Heavy
Metal 12 Million Tons of Chinese Rice Contaminated
Time.com
Posted
by Krista Mahr
Wednesday, February 23, 2011 at 5:07 am
God’s
hand continues to rise against the Idol of China that has lifted itself above
all including God Himself. Realize that
the wheat examined here is from 2007 stocks, this now indicates that China will
have to import all the more foreign rice and wheat – exacerbating the shortages
we face in 2011 AND 2012. Add to this the tsunami
in Japan
destroying tens of thousands of acres of farm land to the already long list of
nations that have had crop failures from floods, pestilences, and fires driving
up prices all the more. Meaning more shortages, more riots and more governments falling to
Islam.
Hong Kong's English daily South China Morning Post has a distinctly unsavory
dispatch from the Chinese media this morning: Government scientists have
released research that millions of acres of Chinese agricultural land and over
12 million tons of Chinese grain are contaminated by toxic metal pollution, according to this week's edition of the China
Economic Weekly, a state-run magazine.
Last week, a
separate article reported that 10% of Chinese rice contained excess cadmium, a heavy metal known to cause cancer.
Beijing quickly
responded to last week's news by announcing it was
re-focusing its efforts to reign in heavy metal pollution over the weekend,
identifying 4500 operations across the nation, including chemical
manufacturers, battery manufacturers and mines, to be put under stricter controls.

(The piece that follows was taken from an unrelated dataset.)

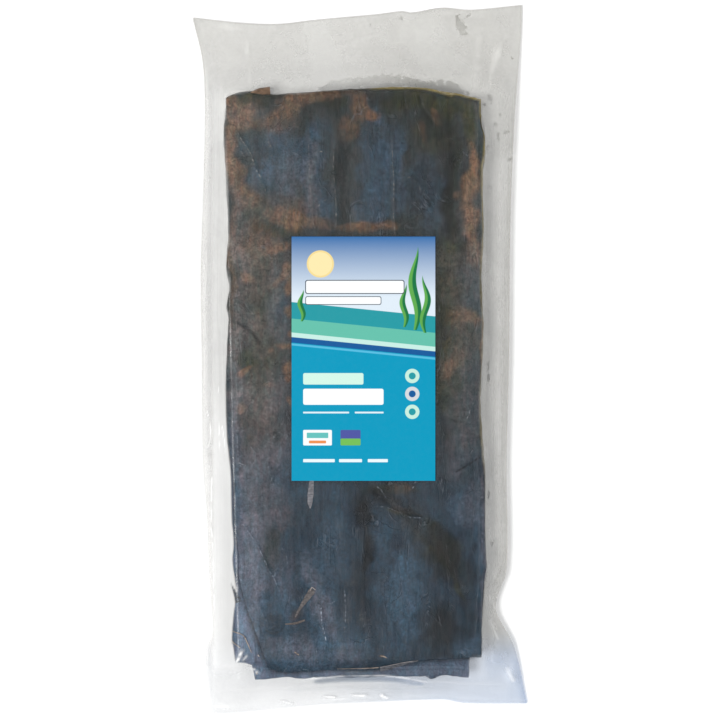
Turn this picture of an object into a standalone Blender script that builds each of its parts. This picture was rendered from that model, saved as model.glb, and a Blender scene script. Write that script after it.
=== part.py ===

Today's SCMP article says the farmland pollution is particularly bad in China's southwestern Yunnan,
Guangdong and
Guangxi provinces.
The polluting
effects of China's
rapid industrialization are hardly news. But the industrial
clusters cropping up in the nation's farm belts present new problems.

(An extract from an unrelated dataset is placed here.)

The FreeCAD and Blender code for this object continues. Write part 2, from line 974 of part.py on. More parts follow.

Food safety in China in the past few years has primarily been framed as a
problem of corruption in the supply chain, as was the case in the melamine
scandal, or the overuse of pesticides, insecticides and chemical fertilizers in
agriculture. Crop contamination by heavy metals from nearby industry that soak
into the soil did not start this year — in fact the rice samples used to determine the 10%
contamination rate were taken back in 2007 — but the scope of the problem is just
beginning to be fully comprehended.
The domestic health ramifications of this information
will take even longer to determine. China's has a growing list of what have come to be known as
“cancer villages” — towns next door
to badly regulated factories where myriad forms of pollution have caused high
cancer rates in residents. In January, to name one example, a battery factory
was forced to close after more than 200 children living in its vicinity were
diagnosed with high levels of lead in their blood in Anhui
province, just west of Shanghai.
(Read about how your jeans might be
contributing to China's
industrial health problems.)
So what happens when this kind of contamination is spread
to millions of Chinese consumers, albeit at lower levels? (China exports relatively little rice; the U.S., for instance, only imported about $4
million in rice from China
in 2010, compared to $13 million in soybeans.) Rice, China's staple food, turns out to be a particularly good conduit
for the metal cadmium, particularly hybrid rice varieties that are planted in
acidic soils, as is widely the case in southwest China. And cadmium is not the
kind of thing you want to be ingesting in vast quantities. OSHA describes it as an “extremely toxic
metal” with the following effects from acute and chronic exposure:
- Acute — Indicates that metal fume fever may result from acute exposure
with flu-like symptoms of weakness, fever, headache, chills, sweating and
muscular pain. Acute pulmonary edema usually develops within 24 hours and
reaches a maximum by three days. If death from asphyxia does not occur,
symptoms may resolve within a week.
- Chronic — Identifies the most serious consequence of chronic cadmium
poisoning is cancer (lung and prostate). The first observed chronic effect
is generally kidney damage, manifested by excretion of excessive (low
molecular weight) protein in the urine. Cadmium also is believed to cause
pulmonary emphysema and bone disease (osteomalcia
and osteoporosis). The latter has been observed in Japan
("itai-itai" disease) where residents
were exposed to cadmium in rice crops irrigated with cadmium-contaminated
water. Cadmium may also cause anemia, teeth discoloration (Cd forms CdS) and loss of
smell (anosmia).
The China Economic Weekly report estimates
economic losses from contaminated rice could be as much as $3 billion a year.
But that's making a big assumption — that the metal-laced rice gets pulled
out of the supply chain and counted as a loss. It's highly unlikely that
millions of tons of rice in China
are going to go through the kind of highly standardized testing this would
require. The long-term costs of dealing with large swaths of the Chinese
population that slowly ingest cadmium with potential effects ranging from
kidney damage to bone disease are, to put it lightly, harder to calculate.